Spoken Word by Yael Taub, Israel

In the car, on our way home, we realized that we were short on olive oil, some apples and a cucumber or two. It was a late afternoon on a Friday and all the grocery stores in the city we came from were already closed, so we stopped in Um El Fahem, a neighboring Arabic village, on our way.

While entering the store-the signs are all in Arabic. I’m checking up the groceries and the conversation around flows without me. Finally- I reach the counter and ask in Hebrew- “so, how much all of this should cost?” The young woman in front of the counter is examining me without any understanding. Behind me, an old man appears and explains my question to her. She nods her head slightly and shows me a number on the screen of a calculator. After I’ve paid her, he turns to me and ask- “why can’t you speak Arabic and ask her yourself?”, and without even thinking of it too much I answer him: “because I never really needed to know it. Each and every Arabic speaking person I’ve met knows how to speak Hebrew as well”.

I don’t know how to speak Arabic and it never really bothered me. As a child, I grew up in a small Moshav, a unique form of an Israeli village, in the north of Israel full of wide open spaces, greenery and one story houses to decorate the view. I learned how to stretch high in order to pick the fruit of the Avocado tree and how to bend down to seek for the elusive Litchi fruit hiding behind the leaves, discovered a landscape full of inspiration from the top of a roaring tractor and absorbed bit by bit the values and pioneering of those who built this wonderful world for me only a few decades ago.

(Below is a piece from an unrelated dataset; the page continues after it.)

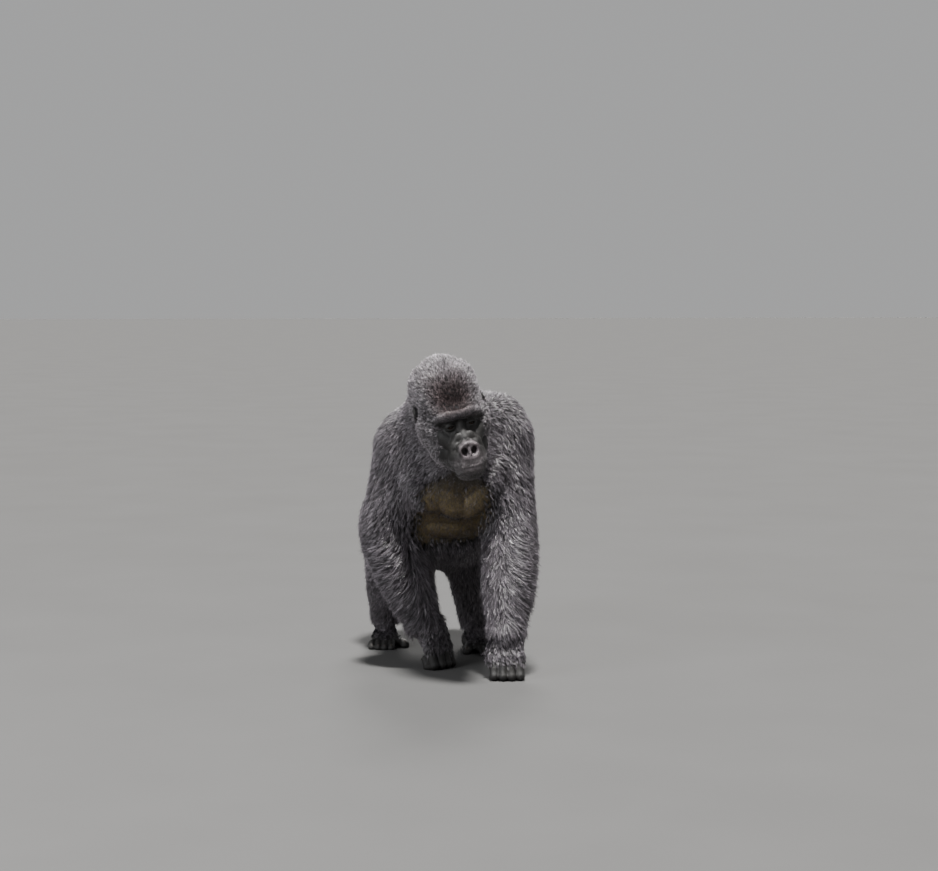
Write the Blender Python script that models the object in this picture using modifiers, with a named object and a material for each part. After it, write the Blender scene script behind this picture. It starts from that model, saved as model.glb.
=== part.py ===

In this world there was a high and important status reserved for the Hebrew language. I grew up with fields and plantations and with my Hebrew- a beautiful language with a long past and a unique rhythm unlike any other language. Hebrew was the language in which I’ve learned to read poetry, to meet with my own prayers and to adjust the heart to others. It followed me from childhood to adulthood as a second home for the mind, allowing me to express myself, to say my opinion, to tell a story and to conduct a discussion. 

Arabic was also there but as a tiny portion of life: in warm afternoons of spring turning into summer, lying on the front lawn barefoot and in shorts, I used to stare into space while hearing Arabic wandering towards me in the hazy call of the Muezzin-a deep and strange melody coming from another world.

I grew up, and Arabic became a sound from my television screen, filled with hate and anger of terror attacks and calls for revenge. Suddenly it was no longer mysterious but a way to tell me that I’m the enemy. It shouted unknown words at me and before I even knew why, I understood that for those who speaks it I will never be considered as a friend. 

Many years had passed and I’m no longer a child. I’ve learned to know the world I’m living in and to discover its complexity. On our way home from grocery shopping a few weeks ago, my husband decided to sing me a song. Accompanied by a band from Ramallah on the car’s sound system he sang me a song about love which he had just learned in his Arabic class, bringing to me the sounds of a melodic and happy Arabic language. In that moment, I got to see the Arabic language as what it could be for me.